_What you will do_:
Retype word for word the lines lying between the line containing "make_body(bell_metal)" and the line containing "zip(*points))), Vector(map(max, zip(*points)))", together with those two lines themselves, and nothing besides.

::::

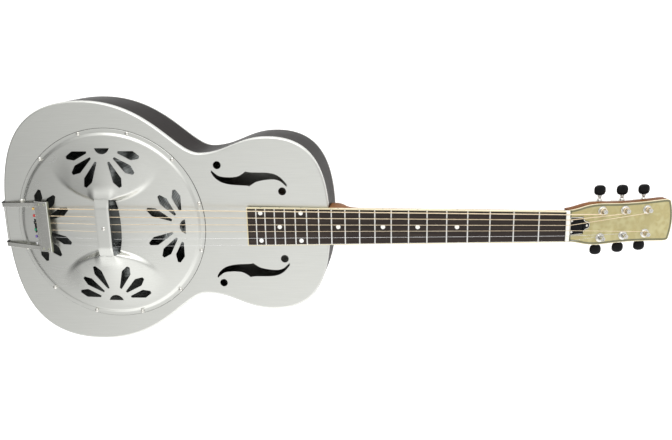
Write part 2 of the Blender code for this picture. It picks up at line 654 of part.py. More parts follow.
def make_fingerboard(neck, rosewood, cream, bone, wedge_wood):
    profile = [(SCALE_LENGTH, -BOARD_THICK), (SCALE_LENGTH, 0.0)]
    for number in range(1, FRET_COUNT + 1):
        x = fret_x(number)
        half = FRET_WIDTH / 2
        profile += [(x + half, 0.0), (x + half * 0.5, FRET_HEIGHT)]
        profile += [(x - half * 0.5, FRET_HEIGHT), (x - half, 0.0)]
    start = BOARD_START + BINDING + GAP
    profile += [(start, 0.0), (start, -BOARD_THICK)]
    board = swept_across(profile, lambda x: board_half(x) - GAP)
    new_object("fingerboard", board, neck, rosewood)

    inner = [(SCALE_LENGTH, board_half(SCALE_LENGTH)), (BOARD_START + BINDING, board_half(BOARD_START))]
    outer = [(BOARD_START, board_half(BOARD_START) + BINDING),
             (SCALE_LENGTH, board_half(SCALE_LENGTH) + BINDING)]
    outline = [(x, y) for x, y in inner]
    outline += [(x, -y) for x, y in reversed(inner)]
    outline += [(x, -y) for x, y in reversed(outer)]
    outline += [(x, y) for x, y in outer]
    new_object("fingerboard_binding", extruded(outline, -BOARD_THICK, 0.0), neck, cream)

    view = notched_bar(NUT_SPREAD, 0.0018, -BOARD_THICK, BOARD_HALF_NUT + BINDING + 0.0001, 0.0010)
    ends = (SCALE_LENGTH + GAP, SCALE_LENGTH + NUT_LENGTH - 0.0002)
    new_object("nut", loft([[(x, y, z) for y, z in view] for x in ends]), neck, bone)

    surface = TOP_Z + BOARD_OVER_TOP
    low = TOP_Z + GAP
    first, last = BOARD_START + 0.001, HEEL_X - 0.001
    tall_first, tall_last = (surface + (SCALE_LENGTH / 2 - x) * sin(NECK_TILT) - BOARD_THICK - 1.3 * GAP
                             for x in (first, last))
    side = [(first, low), (last, low), (last, tall_last), (first, tall_first)]
    new_object("fingerboard_wedge", swept_across(side, lambda x: board_half(x) - 0.002), finish=wedge_wood)


# ---------------------------------------------------------------- headstock
def make_headstock(neck, head, pearloid, cream, black):
    outline = [(max(x, GAP), y) for x, y in head_outline(-0.0015)]
    overlay = new_object("headstock_overlay", extruded(outline, -OVERLAY, 0.0), head, pearloid)
    for number, (x, y, _side) in tuner_places().items():
        hole = turned(((0.0050, -0.01), (0.0050, 0.01)), 12, Matrix.Translation((x, y, 0)))
        boolean(overlay, new_object("cut_overlay_hole_%d" % number, hole, head))
    pocket = block((0.638, -0.0048, -0.02), (0.6605, 0.0048, 0.004))
    boolean(overlay, new_object("cut_overlay_pocket", pocket, neck))

    outer = [(max(x, GAP), y) for x, y in head_outline()]
    inner = [(max(x, GAP), y) for x, y in head_outline(-0.0012)]
    new_object("headstock_binding", extruded(outer + inner[::-1], -OVERLAY, 0.0), head, cream)

    bell = [(0.0012, -0.0128), (0.0205, -0.0128), (0.0222, -0.0095), (0.0245, -0.0062), (0.0275, -0.0052),
            (0.0300, -0.0034), (0.0308, 0.0)]
    bell += [(x, -y) for x, y in bell[-2::-1]]
    new_object("truss_rod_cover", extruded(bell, GAP, 0.0022), head, black)


# ---------------------------------------------------------------- tuners
def gear_outline():
    """Straight-sided teeth; a tooth gap faces +X, where the worm is."""
    root, crest = GEAR_PITCH_RADIUS - 0.0009, GEAR_PITCH_RADIUS + 0.0005
    step = 2 * pi / GEAR_TEETH
    points = []
    for tooth in range(GEAR_TEETH):
        middle = step * (tooth + 0.5)
        for radius, offset in ((root, -0.26), (crest, -0.13), (crest, 0.13), (root, 0.26)):
            points.append((radius * cos(middle + step * offset), radius * sin(middle + step * offset)))
    return points


def worm_thread(start, turns):
    """The worm's single thread about +Z, its crest at the height that meshes with a tooth gap at z = 0."""
    pitch = 2 * pi * GEAR_PITCH_RADIUS / GEAR_TEETH
    steps = 8
    rings = []
    for i in range(int(turns * steps) + 1):
        angle = start + 2 * pi * (i - turns * steps / 2) / steps
        height = pitch * (angle - start) / (2 * pi)
        ring = []
        for radius, offset in ((0.0010, -0.00050), (0.0026, -0.00024), (0.0026, 0.00024), (0.0010, 0.00050)):
            ring.append((radius * cos(angle), radius * sin(angle), height + offset))
        rings.append(ring)
    return loft(rings)


def make_tuner(number, x, y, side, head_matrix, head, finishes):
    """One tuning machine: housing, post with its gear, worm shaft and button."""
    nickel, black = finishes
    name = "tuner_%d_" % number
    back = -OVERLAY - GAP - HEAD_WOOD - GAP
    floor = -0.0285
    worm_x = x + WORM_OFFSET

    corners = ((x - 0.0070, y - 0.0090), (x + 0.0118, y + 0.0090))
    shell = block((corners[0][0], corners[0][1], floor), (corners[1][0], corners[1][1], back))
    housing = new_object(name + "housing", shell, head, nickel)
    sleeve_place = along((0, side, 0), (worm_x, y + side * 0.0085, -WORM_DROP))
    sleeve = turned(((0.0036, 0.0), (0.0036, 0.0040)), 14, sleeve_place)
    boolean(housing, new_object("join_sleeve_%d" % number, sleeve, head), "UNION")
    wall = 0.001
    hollow = block((corners[0][0] + wall, corners[0][1] + wall, floor + wall),
                   (corners[1][0] - wall, corners[1][1] - wall, back + 0.005))
    boolean(housing, new_object("cut_housing_%d" % number, hollow, head))
    bore = turned(((0.0027, -0.001), (0.0027, 0.010)), 12, sleeve_place)
    boolean(housing, new_object("cut_sleeve_%d" % number, bore, head))

    post_matrix = head_matrix @ Matrix.Translation((x, y, 0))
    post = turned(((0.0019, -0.0268), (0.0019, -0.0250), (POST_RADIUS, -0.0242), (POST_RADIUS, POST_TOP)), 12)
    post = smooth(new_object(name + "post", post, finish=nickel), 40.0)
    post.matrix_world = post_matrix
    wheel = extruded(gear_outline(), -WORM_DROP - 0.0018, -WORM_DROP + 0.0018)
    gear = new_object("join_gear_%d" % number, wheel)
    gear.matrix_world = post_matrix
    boolean(post, gear, "UNION")

    ring = turned(((0.0047, -0.0080), (0.0047, GAP), (0.0060, GAP), (0.0060, 0.0012), (0.0050, 0.0020),
                   (POST_RADIUS + GAP, 0.0020), (POST_RADIUS + GAP, -0.0080)), 14,
                  Matrix.Translation((x, y, 0)), ring=True)
    smooth(new_object(name + "bushing", ring, head, nickel), 40.0)

    shaft_matrix = head_matrix @ along((0, side, 0), (worm_x, y, -WORM_DROP))
    reach = BUTTON_REACH
    profile = ((0.0012, -0.0074), (0.0012, 0.0058), (0.0024, 0.0062), (0.0024, reach - 0.0090),
               (0.0017, reach - 0.0085), (0.0017, reach - 0.0020))
    shaft = smooth(new_object(name + "worm_shaft", turned(profile, 10), finish=nickel), 40.0)
    shaft.matrix_world = shaft_matrix
    toward_post = (head_matrix @ Vector((x, y, -WORM_DROP, 1))).to_3d()
    local = shaft_matrix.inverted() @ toward_post
    thread = new_object("join_thread_%d" % number, worm_thread(atan2(local.y, local.x), 2.25))
    thread.matrix_world = shaft_matrix
    boolean(shaft, thread, "UNION")

    rows = ((0.0032, 0.0024, -0.0070), (0.0062, 0.0034, -0.0052), (0.0084, 0.0036, -0.0009),
            (0.0080, 0.0034, 0.0035), (0.0050, 0.0026, 0.0063), (0.0020, 0.0014, 0.0070))
    rings = [[(a * cos(2 * pi * i / 12), b * sin(2 * pi * i / 12), z + reach) for i in range(12)]
             for a, b, z in rows]
    button = smooth(new_object(name + "button", loft(rings), finish=black), 60.0)
    button.matrix_world = shaft_matrix
    hollow = turned(((0.0020, reach - 0.012), (0.0020, reach - 0.0015)), 10)
    socket = new_object("cut_socket_%d" % number, hollow)
    socket.matrix_world = shaft_matrix
    boolean(button, socket)


# ---------------------------------------------------------------- assembly
def tilted_frame(name, matrix):
    empty = bpy.data.objects.new(name, None)
    bpy.context.scene.collection.objects.link(empty)
    empty.matrix_world = matrix
    return empty


def main():
    for old in list(bpy.data.objects):
        bpy.data.objects.remove(old, do_unlink=True)

    bell_metal = material("brushed_bell_metal", (0.60, 0.60, 0.58), 1.0, 0.38)
    dark_metal = material("dark_well_metal", (0.20, 0.20, 0.20), 1.0, 0.5)
    cone_metal = material("spun_aluminium", (0.50, 0.52, 0.53), 1.0, 0.35)
    nickel = material("nickel", (0.68, 0.67, 0.64), 1.0, 0.25)
    steel = material("steel", (0.55, 0.55, 0.55), 1.0, 0.3)
    brass = material("brass", (0.70, 0.52, 0.24), 1.0, 0.3)
    bronze = material("bronze_winding", (0.72, 0.50, 0.30), 1.0, 0.35)
    dark_maple = material("ebonised_maple", (0.035, 0.035, 0.036), 0.0, 0.4)
    mahogany = material("mahogany", (0.30, 0.12, 0.055), 0.0, 0.4)
    rosewood = material("rosewood", (0.070, 0.048, 0.040), 0.0, 0.5)
    cream = material("cream_binding", (0.78, 0.70, 0.50), 0.0, 0.4)
    bone = material("bone", (0.85, 0.82, 0.72), 0.0, 0.4)
    pearloid = material("pearloid", (0.62, 0.57, 0.34), 0.0, 0.3)
    black = material("black_plastic", (0.015, 0.015, 0.016), 0.0, 0.3)

    height = TOP_Z + BOARD_OVER_TOP
    middle = SCALE_LENGTH / 2
    tilt = Matrix.Rotation(NECK_TILT, 4, "Y")
    lift = Vector((middle - middle * cos(NECK_TILT), 0, height + middle * sin(NECK_TILT)))
    neck_matrix = Matrix.Translation(lift) @ tilt
    corner = neck_matrix @ Vector((SCALE_LENGTH + NUT_LENGTH, 0, -HEAD_STEP))
    head_matrix = Matrix.Translation(corner) @ Matrix.Rotation(HEAD_TILT, 4, "Y")
    neck = tilted_frame("neck_frame", neck_matrix)
    head = tilted_frame("head_frame", head_matrix)

    make_body(bell_metal)
    make_resonator(dark_metal, cone_metal, dark_maple, steel)
    make_cover(bell_metal)
    make_strings(neck_matrix, head_matrix, bronze, steel)
    make_tailpiece(nickel)
    make_bracket(nickel)
    make_neck(neck, head, mahogany, steel)
    make_rod_nut(neck_matrix, brass)
    make_fingerboard(neck, rosewood, cream, bone, mahogany)
    make_headstock(neck, head, pearloid, cream, black)
    for number, (x, y, side) in sorted(tuner_places().items()):
        make_tuner(number, x, y, side, head_matrix, head, (nickel, black))


main()
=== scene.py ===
"""Looks of the resonator guitar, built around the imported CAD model, with its light and camera.

Frame: metres, +Z up out of the face, +X from the saddle towards the headstock, +Y the bass side.
"""
import json
from math import atan2, cos, hypot, pi, radians, sin

import bmesh
import bpy
from mathutils import Matrix, Vector


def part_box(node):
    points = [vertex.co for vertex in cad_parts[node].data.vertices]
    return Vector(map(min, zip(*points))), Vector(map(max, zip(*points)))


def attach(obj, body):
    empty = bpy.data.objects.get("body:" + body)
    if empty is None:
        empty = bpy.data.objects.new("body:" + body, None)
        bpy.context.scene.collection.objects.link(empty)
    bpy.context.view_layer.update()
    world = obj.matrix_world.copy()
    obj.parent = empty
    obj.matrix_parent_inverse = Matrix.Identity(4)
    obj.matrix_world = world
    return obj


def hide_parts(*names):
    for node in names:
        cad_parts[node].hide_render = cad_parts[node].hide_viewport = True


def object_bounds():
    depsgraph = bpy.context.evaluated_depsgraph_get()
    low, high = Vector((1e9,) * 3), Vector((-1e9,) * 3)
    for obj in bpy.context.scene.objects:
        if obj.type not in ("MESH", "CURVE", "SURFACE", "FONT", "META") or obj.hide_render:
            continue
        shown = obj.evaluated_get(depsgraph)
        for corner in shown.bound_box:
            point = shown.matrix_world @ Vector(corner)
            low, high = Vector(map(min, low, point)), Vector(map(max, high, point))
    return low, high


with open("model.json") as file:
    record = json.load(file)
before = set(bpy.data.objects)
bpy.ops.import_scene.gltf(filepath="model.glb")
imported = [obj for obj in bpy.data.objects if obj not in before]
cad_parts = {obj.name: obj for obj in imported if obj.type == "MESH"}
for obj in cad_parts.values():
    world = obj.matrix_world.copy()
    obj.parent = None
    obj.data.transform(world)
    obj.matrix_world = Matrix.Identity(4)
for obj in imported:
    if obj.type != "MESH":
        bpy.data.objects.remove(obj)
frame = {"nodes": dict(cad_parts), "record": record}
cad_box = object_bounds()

# ---------- places read from the frame
JOINTS = {joint["name"]: joint for joint in frame["record"]["behaviour"]["joints"]}
TOP_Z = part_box("body_top")[1][2]
TAIL_X, HEEL_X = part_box("body_top")[0][0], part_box("body_top")[1][0]
COVER_LOW, COVER_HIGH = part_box("cover_plate")
COVER_X = (COVER_LOW[0] + COVER_HIGH[0]) / 2
COVER_RADIUS = (COVER_HIGH[0] - COVER_LOW[0]) / 2
NECK_AXIS = Vector(JOINTS["truss_rod_adjust"]["axis"])
HEAD_NORMAL = Vector(JOINTS["tuner_1_wind"]["axis"])
NECK_TILT = atan2(-NECK_AXIS.z, NECK_AXIS.x)
HEAD_TILT = atan2(HEAD_NORMAL.x, HEAD_NORMAL.z)

# ---------- dimensions (metres)
SHEET = 0.001
EDGE_RADIUS = 0.003
LIP_DEPTH = 0.007
SCALE_LENGTH = 0.635
FRET_COUNT = 19
BOARD_START, BOARD_THICK = 0.1985, 0.006
BOARD_HALF_NUT, BOARD_HALF_12 = 0.02026, 0.0246
BOARD_OVER_TOP = 0.007
BINDING = 0.0013
NUT_LENGTH = 0.005
HEAD_STEP, HEAD_LENGTH, HEAD_WOOD, OVERLAY = 0.0045, 0.153, 0.0145, 0.0015
POST_RADIUS, POST_TOP = 0.003, 0.010
BUTTON_REACH = 0.0237
SADDLE_HEIGHT = 0.0188
STRING_DIAMETERS = (0.00033, 0.00043, 0.00066, 0.00086, 0.00112, 0.00142)
# width and sideways shift of the row of strings at the saddle, the nut and the ball ends
SADDLE_SPREAD, NUT_SPREAD, BALL_SPREAD = (0.0545, -0.0006), (0.0372, -0.0010), (0.0515, 0.0)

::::

_Answer to this task_:
    make_body(bell_metal)
    make_resonator(dark_metal, cone_metal, dark_maple, steel)
    make_cover(bell_metal)
    make_strings(neck_matrix, head_matrix, bronze, steel)
    make_tailpiece(nickel)
    make_bracket(nickel)
    make_neck(neck, head, mahogany, steel)
    make_rod_nut(neck_matrix, brass)
    make_fingerboard(neck, rosewood, cream, bone, mahogany)
    make_headstock(neck, head, pearloid, cream, black)
    for number, (x, y, side) in sorted(tuner_places().items()):
        make_tuner(number, x, y, side, head_matrix, head, (nickel, black))


main()
=== scene.py ===
"""Looks of the resonator guitar, built around the imported CAD model, with its light and camera.

Frame: metres, +Z up out of the face, +X from the saddle towards the headstock, +Y the bass side.
"""
import json
from math import atan2, cos, hypot, pi, radians, sin

import bmesh
import bpy
from mathutils import Matrix, Vector


def part_box(node):
    points = [vertex.co for vertex in cad_parts[node].data.vertices]
    return Vector(map(min, zip(*points))), Vector(map(max, zip(*points)))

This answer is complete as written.